If a tree falls in the forest, and nobody is around, does it make a sound? Yes, it does! Human beings aren't the end-all-be-all of objective truth. As you read this little blog piece, Jupiter is still a planet. We don't need to collectively have our eyeballs on it to make it exist. It's doing fine on its own, and it doesn't need our human approval (I wish I was more like Jupiter). The philosophical question is intended as a sort of thought experiment and/or questioning the very nature of existence. I bring this up to discuss the process of making art.

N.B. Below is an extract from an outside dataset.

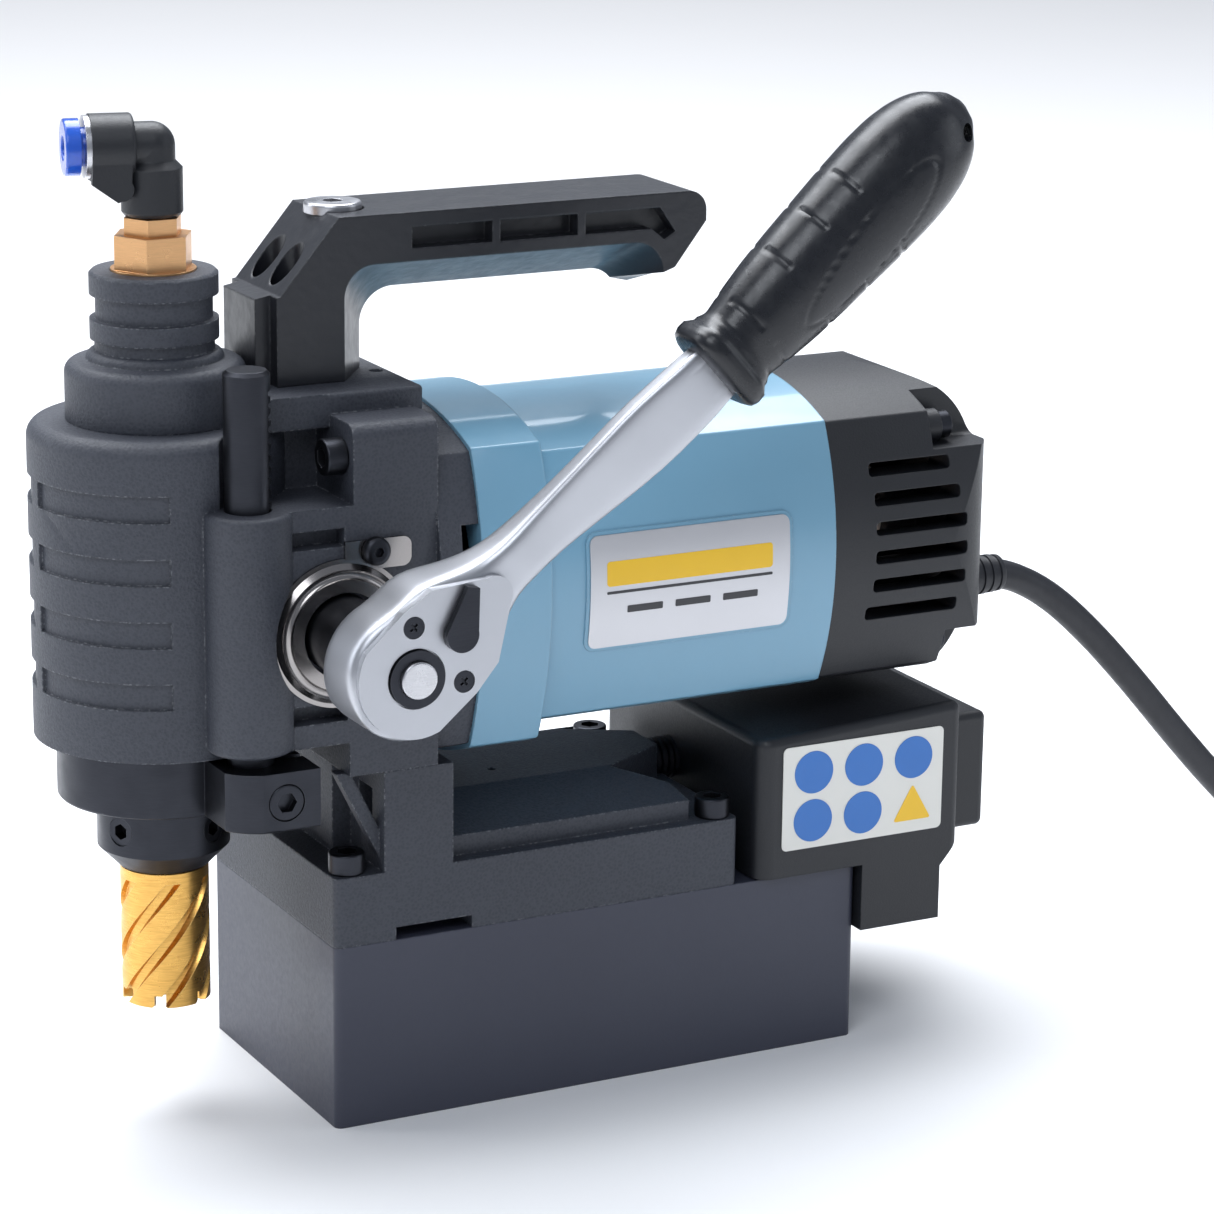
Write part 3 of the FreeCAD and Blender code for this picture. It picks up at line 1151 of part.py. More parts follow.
def make_plug():
    """A two-pin plug that lies on the coil, in line with the turns under it."""
    at = (COIL_CENTRE[0] + COIL_MIDDLE, 0.2 + COIL_LAYERS * dim("cord_diameter").value + PLUG_LIFT)
    start = COIL_CENTRE[1] - 14
    plug = fuse(cylinder(4.4, start - 8, 12, at, "y"), cone(5.2, 8.5, start, 16, at, "y"),
                cylinder(18.0, start + 16, 6, at, "y"), cylinder(19.2, start + 22, 14, at, "y"))
    pins = [cylinder(2.4, start + 34, 21, (at[0] + side * 9.5, at[1]), "y") for side in (-1, 1)]
    node("mains_plug", fuse(plug, *pins))


# ---------------------------------------------------------------- build, test and write

make_magnet()
make_base()
make_casting()
make_top_cover()
make_handle()
make_motor_housing()
make_end_cap()
make_motor_inside()
make_gears()
make_quill()
make_spindle()
make_feed()
make_wrench()
make_coolant()
make_control_box()
make_cord()
doc.recompute()

failed = [item.Label for item in doc.Objects if "Invalid" in item.State or "Error" in item.State]
if failed:
    raise RuntimeError("these objects failed: " + ", ".join(failed))
for name, item in NODES.items():
    shape = item.Shape
    if shape.isNull() or not shape.isValid():
        raise RuntimeError("no valid shape for " + name)
    if not shape.Solids:
        raise RuntimeError("no solid in " + name)
    shape.exportStep("parts/%s.step" % name)
print("%d nodes written" % len(NODES))
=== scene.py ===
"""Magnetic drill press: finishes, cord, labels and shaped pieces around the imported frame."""
import bmesh
import bpy
import json
import math
from mathutils import Matrix, Vector


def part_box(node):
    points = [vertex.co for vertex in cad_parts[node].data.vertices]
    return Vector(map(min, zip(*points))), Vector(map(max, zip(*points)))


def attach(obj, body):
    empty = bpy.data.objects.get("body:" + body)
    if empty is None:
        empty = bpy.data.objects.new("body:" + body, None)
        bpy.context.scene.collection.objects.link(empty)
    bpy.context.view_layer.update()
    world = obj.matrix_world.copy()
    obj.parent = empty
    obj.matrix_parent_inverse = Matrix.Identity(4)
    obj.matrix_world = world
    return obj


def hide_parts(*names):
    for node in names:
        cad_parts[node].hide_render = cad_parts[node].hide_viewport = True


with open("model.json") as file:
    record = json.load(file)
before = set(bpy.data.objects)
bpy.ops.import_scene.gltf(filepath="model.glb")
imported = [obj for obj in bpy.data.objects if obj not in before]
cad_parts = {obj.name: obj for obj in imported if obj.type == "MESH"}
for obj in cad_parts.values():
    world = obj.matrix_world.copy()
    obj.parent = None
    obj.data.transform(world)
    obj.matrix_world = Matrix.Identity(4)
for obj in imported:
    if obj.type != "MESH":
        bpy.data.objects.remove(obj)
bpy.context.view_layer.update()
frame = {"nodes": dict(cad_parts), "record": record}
NODES = frame["nodes"]
MM = 0.001


def deselect():
    bpy.ops.object.select_all(action="DESELECT")


deselect()


# ---------------------------------------------------------------- camera

LENS = 121.12
EYE = Vector((-0.50205, -1.00041, 0.43771))
LOOK = Vector((0.44764, 0.85369, -0.26615)).normalized()
ROLL = math.radians(0.679)


def make_camera():
    data = bpy.data.cameras.new("studio_camera")
    data.lens = LENS
    data.sensor_width = 36.0
    data.clip_start = 0.05
    camera = bpy.data.objects.new("studio_camera", data)
    bpy.context.collection.objects.link(camera)
    level = LOOK.cross(Vector((0, 0, 1))).normalized()
    upright = level.cross(LOOK)
    right = level * math.cos(ROLL) + upright * math.sin(ROLL)
    top = upright * math.cos(ROLL) - level * math.sin(ROLL)
    turn = Matrix((right, top, -LOOK)).transposed().to_4x4()
    camera.matrix_world = Matrix.Translation(EYE) @ turn
    bpy.context.scene.camera = camera


# ---------------------------------------------------------------- finishes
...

I think about this often. Why make art? Why bother? Who cares? I care, but why? I subscribe to the Yoda philosophy of: do or do not; there is no try. I make art, because I'm an artist. I do Jiu-Jitsu, because I can. I say what I think, because I don't live in China. I have a very small audience of folks who look at my work. Only about 800 people theoretically view my work. I don't have the influence to reach thousands, as of yet. So, why bother? I went to art school, and drank the Kool-aid a couple decades ago. Only so few of the artists I know are continuing to pump out art on the regular. Why have I stuck it out. Maybe, I'm OCD. Maybe, I'm afraid of it ending. That ending would mean a death to the identity I took on so long ago. That would be a terrible feeling to die, and resurrect into a new version of myself. I wouldn't know what I'd become. It would be like losing my religion.

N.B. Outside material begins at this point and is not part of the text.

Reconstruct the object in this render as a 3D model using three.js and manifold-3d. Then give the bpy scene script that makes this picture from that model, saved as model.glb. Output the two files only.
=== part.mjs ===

I've made art since I was a toddler with Crayola (which I still use on occasion). Did my art exist if nobody was around to see or hear it? Yes, it's as real to me as my righteous indignation against the establishment. This is what I've been juggling with in my journey of artist-hood. If I make a drawing, and nobody is around to see it... what the hell is the point?

What is the point of any of it? Is there a God? Does he give a shit? Is this a simulation? Would that change any of it anyway? If I get to be sixty years old, and I still only have 800 people to potentially see my work is that worth it? I'm not earning more money. I'm not achieving the things of worldly gains. I have a blind faith that the process is holy. I think it goes beyond the ritual, the familiar, or my potential OCD. I reach a different stage when in the process of making and/or seeing art. It transcends, for me.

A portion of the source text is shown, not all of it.